The plot is pretty straightforward – There are three types of vampires in the world: Dhampirs, which are human/vampire hybrids; Moroi, the pure-blooded mortal vampires with an affinity for elemental magic, and the Strigoi, the immortal and devastatingly cruel ones who depend on Moroi blood for sustenance. There are two ways to make a Strigoi – when Strigoi bite humans, Moroi, or Dhampirs and inject them with its venom; or when Moroi vampires bite Dhampirs or humans and kill them (the act of killing turns one into a Strigoi, not the other way around). Dhampirs serve as Guardians to the much more vulnerable Moroi in order to keep them safe from Strigoi. Lissa is a Moroi princess, and Rose is her (unofficial) Guardian, who is studying in order to pass her field exams and become an official Guardian once she graduates.

Mead uses traditional vampire myths as a foundation for her new-age twist, which includes vampires with elemental powers and a strong connection to the earth – definitely not your standard ‘damned’ vampire tale. Some of the witty banter exchanged between students, namely Rose and one of her numerous boy toys, did elicit a few chuckles. However, Rose and Lissa both can be pretty infuriating in their actions – Rose is too impulsive (“crazy” as her peers refer to her), and Lissa is too passive – but they did manage to redeem themselves by the end of the novel. Plus the action and intrigue kept me reading and the forbidden romance between Rose and Dimitri was right up my alley. The plot comes together piece by piece at a decent pace, and there were no plot holes or inconsistencies to speak of. So, I give it three and a half stars – pretty good entertainment for a lazy Sunday afternoon, but not something making me desperate to get to a bookstore for the sequels.

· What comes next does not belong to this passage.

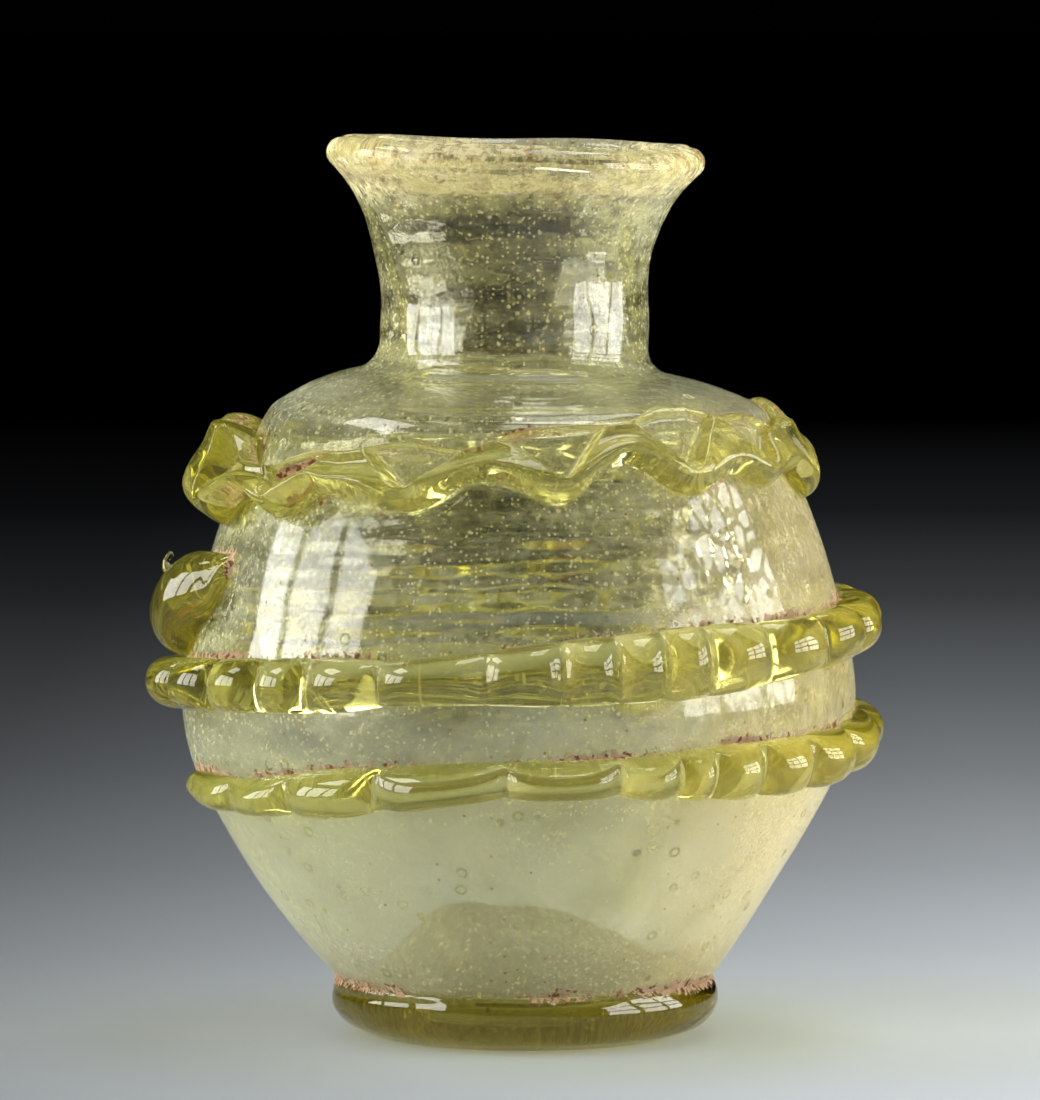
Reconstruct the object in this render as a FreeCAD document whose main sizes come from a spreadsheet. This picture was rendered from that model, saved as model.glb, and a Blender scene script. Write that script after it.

Sydnee is a freshman at Wayne State University pursuing a degree in Journalism. Her hobbies include painting and taking long afternoon naps. She is obsessed with hunky heroes, explosions, melodrama, and magic—all things that make a frequent appearance in her stories. Her blog is

3 thoughts on “Vampire Academy by Richelle Mead

  1. Have you read the House of Night series? It’s also about a vampire high school, but not as lame as most of the ones out there. The first 3-4 books in the series were pretty good– but I read the later ones just in hopes of finishing the series, and then gave up once I realized just how many new ones there was going to be. But I would recommend at least reading the 1st one, if not also 2 & 3.

  2. In Richelle Mead writing fashion (I’m not sure if you’ve read her two adult series), her series are about the overall character development and plot twists. Her characterization of Rose and Lissa in the first book is a little limited because they are young and limited. However, over the course of the next five books, starting really half-way through Frostbite (book two), the characterization and long-arcing plot really begins to change. Mead is a slow change writer. The characters aren’t going to be much different from the start of a book and the end of the book; but the characters over the course of a series? Vastly more learned characters. It’s why Mead is one of my preferred authors. I find her story-telling, her development, and her timelines more realistic to most of life. Mead mixes slow change and quick change quite well throughout the whole series. And her characters are ever learning how to overcome their own naivety: Rose and her impulsiveness and her party-line beliefs; Lissa and her timidness and her party-line beliefs.
    I read the first three books because I had access to them when they were published, thinking much like you did: good lazy Sunday reading. But, by the end of book two and through book three I knew I was being told a much greater story.

  3. I’ve read all of the Vampire Academy novels and I’m actually a huge fan of the series. This series is directed towards teens, and seeing that I am one, I enjoyed them thoroughly. You’re right about the girls’ opposite personalities, but they do have several core values in common that bring them together. You didn’t say too much about Dimitri’s personality, which plays a huge role in the book. I know there aren’t many characters, but as the series continues(there are six books in all) Richelle Mead creates an interesting cast. In a nutshell, this series is good if you’re a vampire-loving teen who’s sick of Twilight.